■ WHAT THIS TASK INVOLVES ■
Exactly repeat the lines starting at the one that holds "curled_strip();" and ending at the one that holds "record = json.load(file)". Both end lines count; leave out everything else.

■ DATASET EXCERPTS ■
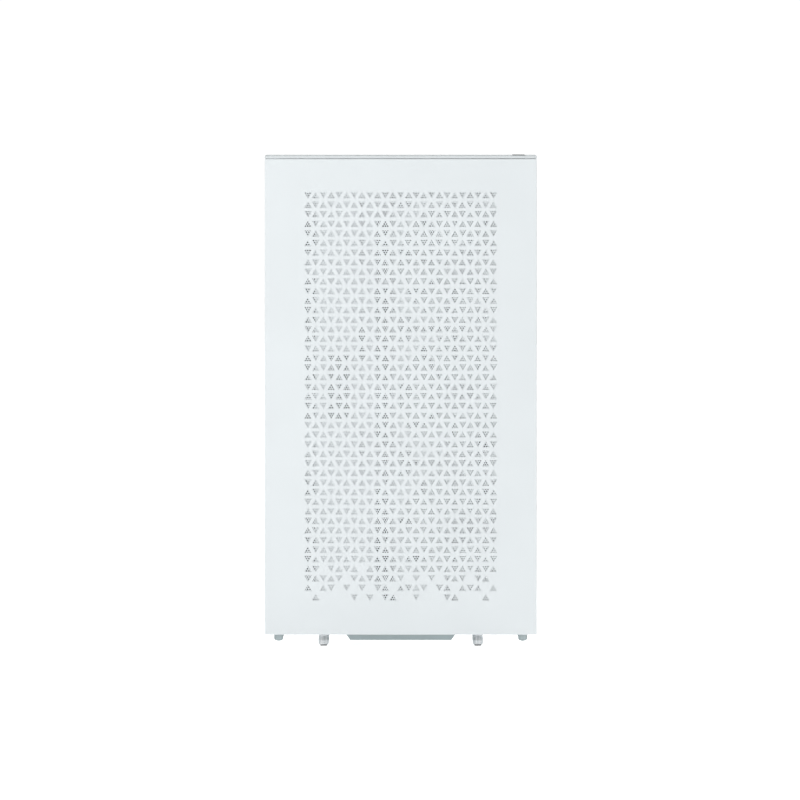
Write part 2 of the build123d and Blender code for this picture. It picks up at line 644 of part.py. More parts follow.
def make_rear_io():
    """Sockets along the board's rear edge and the thin plate around them."""
    base = BOARD_Y[1]
    usb_y = ((base, base + 7.0), (base + 8.5, base + 15.5))
    stacked = [(y, (z, z + 14.5), 9.0, True) for z in REAR_USB_Z for y in usb_y]
    single = [((base, base + 14.0), (260.0, 276.0), 13.0, False),
              ((base, base + 6.5), (283.0, 299.0), 8.0, True),
              ((base + 9.0, base + 15.5), (283.0, 299.0), 8.0, True)]
    ports = [rear_port(*spot) for spot in stacked + single]
    jacks = block((-118.0, -102.0), (base, base + 26.0), (306.0, 345.0))
    for z in REAR_JACK_Z:
        for y in (base + 7.0, base + 19.0):
            jacks += rod((-121.0, y, z), (-118.0, y, z), 4.6)
            jacks -= rod((-121.0, y, z), (-109.0, y, z), 1.8)
    save("rear_io_ports", *ports, jacks)
    gap = 0.4
    holes = [rectangle((base - gap, base + 15.5 + gap), (z - gap, z + 14.5 + gap))
             for z in REAR_USB_Z]
    holes += [rectangle((y[0] - gap, y[1] + gap), (z[0] - gap, z[1] + gap)) for y, z, *_ in single]
    holes += [circle(base + v, z, 5.0) for z in REAR_JACK_Z for v in (7.0, 19.0)]
    outline = rectangle((IO_OPENING_Y[0] + 0.3, IO_OPENING_Y[1] - 0.3),
                        (IO_OPENING_Z[0] + 0.3, IO_OPENING_Z[1] - 0.3))
    save("rear_io_shield", punched(facing_x(-119.7), outline, holes, 0.6))


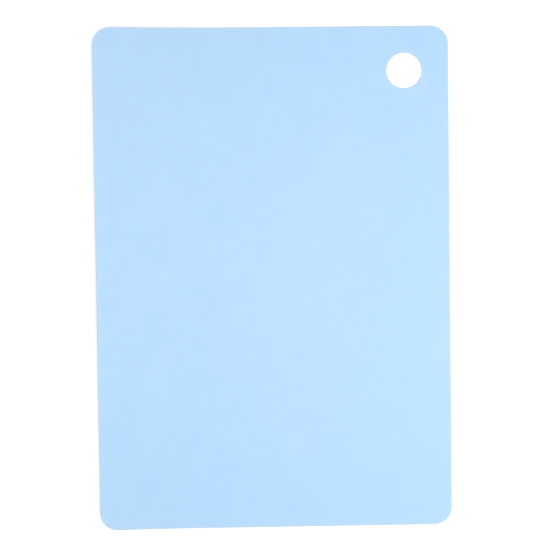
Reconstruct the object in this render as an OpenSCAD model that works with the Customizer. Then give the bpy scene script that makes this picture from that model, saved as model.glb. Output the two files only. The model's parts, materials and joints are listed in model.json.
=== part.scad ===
// Flexible plastic cutting mat: one die-cut sheet with rounded corners and a round hanging hole.
// It lies on its underside, with its long side along Y and the hole at the back right.
// The origin is on the table, under the middle of the sheet.
// The left side has taken a set and curls a little off the table, more at the back than at the front.
// A sheet can't stretch, so the curl is a piece of a cone: its straight lines all meet at one point,
// which lies on the line of the left edge, in front of the mat.

/* [Sheet] */
// Width of the sheet, left to right
sheet_width = 240; // [160:1:400]
// Length of the sheet, front to back
sheet_length = 340; // [200:1:560]
// Thickness of the plastic
sheet_thickness = 1; // [0.6:0.1:2]
// Radius of the four rounded corners
corner_radius = 12; // [4:0.5:30]

/* [Hanging hole] */
// Diameter of the hole
hole_diameter = 24; // [10:0.5:36]
// Distance from the right edge to the middle of the hole
hole_from_right = 30; // [22:0.5:60]
// Distance from the back edge to the middle of the hole
hole_from_back = 30; // [22:0.5:60]

/* [Curl] */
// Height of the back left corner's underside above the table
curl_lift = 6; // [1:0.5:12]
// Width of the curled strip at the back edge
curl_width_back = 100; // [60:1:120]
// Width of the curled strip at the front edge
curl_width_front = 50; // [20:1:55]

/* [Hidden] */
$fn = 360;

// The cutters run this far past what they cut
overcut = 5;

// Distance from the cone's tip to the back edge, along the left edge
curl_length = sheet_length * curl_width_back / (curl_width_back - curl_width_front);
// Angle between the left edge and the line where the sheet leaves the table, seen from above
curl_turn = atan(curl_width_back / curl_length);
// Where the back left corner lies, measured along that line and square to it
curl_along = curl_length * cos(curl_turn);
curl_across = curl_length * sin(curl_turn);
// Half angle of the cone that touches the table along that line and passes through the lifted corner
curl_angle = atan(curl_across ^ 2 / (2 * curl_along * curl_lift));
// Straight length of the cone, which reaches past the back edge
curl_reach = curl_length + sheet_width;
// Space that the curled strip needs above the table
curl_space = 2 * (curl_lift + sheet_thickness);

// The sheet's outline, seen from above
module outline() {
    middle_width = sheet_width - 2 * corner_radius;
    middle_length = sheet_length - 2 * corner_radius;
    square([middle_width, sheet_length], center = true);
    square([sheet_width, middle_length], center = true);
    for (side = [-1, 1], end = [-1, 1])
        translate([side * middle_width / 2, end * middle_length / 2])
            circle(r = corner_radius);
}

// Puts its children at the cone's tip, with X along the line where the sheet leaves the table
// and Y towards the curled strip
module at_curl_tip() {
    translate([-sheet_width / 2, sheet_length / 2 - curl_length, 0])
        rotate([0, 0, 90 - curl_turn])
            children();
}

// The cone that the curl follows, touching the XY plane along the X axis
module curl_cone() {
    rotate([0, 90 - curl_angle, 0])
        cylinder(h = curl_reach * cos(curl_angle), r1 = 0, r2 = curl_reach * sin(curl_angle));
}

// The part of the sheet that lies flat on the table
module flat_strip() {
    difference() {
        linear_extrude(sheet_thickness)
            outline();
        at_curl_tip()
            translate([0, 0, -overcut])
                cube([curl_reach, sheet_width + sheet_length, sheet_thickness + 2 * overcut]);
    }
}

// The part of the sheet that curls up: the wall between two cones one sheet thickness apart
module curled_strip() {
    intersection() {
        translate([0, 0, -overcut])
            linear_extrude(curl_space + overcut)
                outline();
        at_curl_tip()
            difference() {
                curl_cone();
                translate([sheet_thickness / tan(curl_angle), 0, sheet_thickness])
                    curl_cone();
                translate([-overcut, -2 * curl_reach, -2 * curl_reach])
                    cube([3 * curl_reach, 2 * curl_reach, 4 * curl_reach]);
            }
    }
}

// Cuts the round hanging hole straight through the sheet
module hanging_hole() {
    translate([sheet_width / 2 - hole_from_right, sheet_length / 2 - hole_from_back, -overcut])
        cylinder(h = curl_space + 2 * overcut, d = hole_diameter);
}

module mat_sheet() {
    color([0.72, 0.86, 0.98])
        difference() {
            union() {
                flat_strip();
                curled_strip();
            }
            hanging_hole();
        }
}

mat_sheet();
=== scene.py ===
"""Looks of a flexible plastic cutting mat: a pale blue sheet with a matt grain, rounded corners,
a punched hanging hole and a slight curl along its left side, photographed from above on white.

Lengths are in metres. The mat lies on the table at z = 0, with its long side along Y."""

import json
from math import atan, cos, radians, sin

import bpy
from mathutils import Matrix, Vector


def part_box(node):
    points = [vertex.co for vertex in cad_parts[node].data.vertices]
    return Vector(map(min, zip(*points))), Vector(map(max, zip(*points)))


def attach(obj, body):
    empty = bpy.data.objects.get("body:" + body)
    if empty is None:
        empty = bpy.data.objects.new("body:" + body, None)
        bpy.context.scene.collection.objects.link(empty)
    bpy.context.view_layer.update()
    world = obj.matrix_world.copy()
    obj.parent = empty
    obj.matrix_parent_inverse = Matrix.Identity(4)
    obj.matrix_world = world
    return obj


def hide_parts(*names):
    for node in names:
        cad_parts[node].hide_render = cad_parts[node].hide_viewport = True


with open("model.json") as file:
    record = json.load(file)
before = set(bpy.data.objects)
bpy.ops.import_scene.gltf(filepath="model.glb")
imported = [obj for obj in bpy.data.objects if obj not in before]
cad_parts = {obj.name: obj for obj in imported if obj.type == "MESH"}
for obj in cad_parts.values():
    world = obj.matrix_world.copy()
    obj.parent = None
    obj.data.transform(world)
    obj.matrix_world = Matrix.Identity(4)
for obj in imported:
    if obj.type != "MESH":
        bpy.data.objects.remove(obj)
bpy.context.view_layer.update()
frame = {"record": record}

# The sheet, as the frame gives it
sheet_low, sheet_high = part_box("mat_sheet")
SHEET_WIDTH = sheet_high.x - sheet_low.x
SHEET_LENGTH = sheet_high.y - sheet_low.y
hole = next(m for m in frame["record"]["mounts"] if m["name"] == "hanging_hole")
HOLE_CENTRE = Vector(hole["pos_m"])
HOLE_RADIUS = hole["dims"]["r_mm"] / 1000
SHEET_THICKNESS = hole["dims"]["length_mm"] / 1000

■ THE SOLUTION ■
                curled_strip();
            }
            hanging_hole();
        }
}

mat_sheet();
=== scene.py ===
"""Looks of a flexible plastic cutting mat: a pale blue sheet with a matt grain, rounded corners,
a punched hanging hole and a slight curl along its left side, photographed from above on white.

Lengths are in metres. The mat lies on the table at z = 0, with its long side along Y."""

import json
from math import atan, cos, radians, sin

import bpy
from mathutils import Matrix, Vector


def part_box(node):
    points = [vertex.co for vertex in cad_parts[node].data.vertices]
    return Vector(map(min, zip(*points))), Vector(map(max, zip(*points)))


def attach(obj, body):
    empty = bpy.data.objects.get("body:" + body)
    if empty is None:
        empty = bpy.data.objects.new("body:" + body, None)
        bpy.context.scene.collection.objects.link(empty)
    bpy.context.view_layer.update()
    world = obj.matrix_world.copy()
    obj.parent = empty
    obj.matrix_parent_inverse = Matrix.Identity(4)
    obj.matrix_world = world
    return obj


def hide_parts(*names):
    for node in names:
        cad_parts[node].hide_render = cad_parts[node].hide_viewport = True


with open("model.json") as file:
    record = json.load(file)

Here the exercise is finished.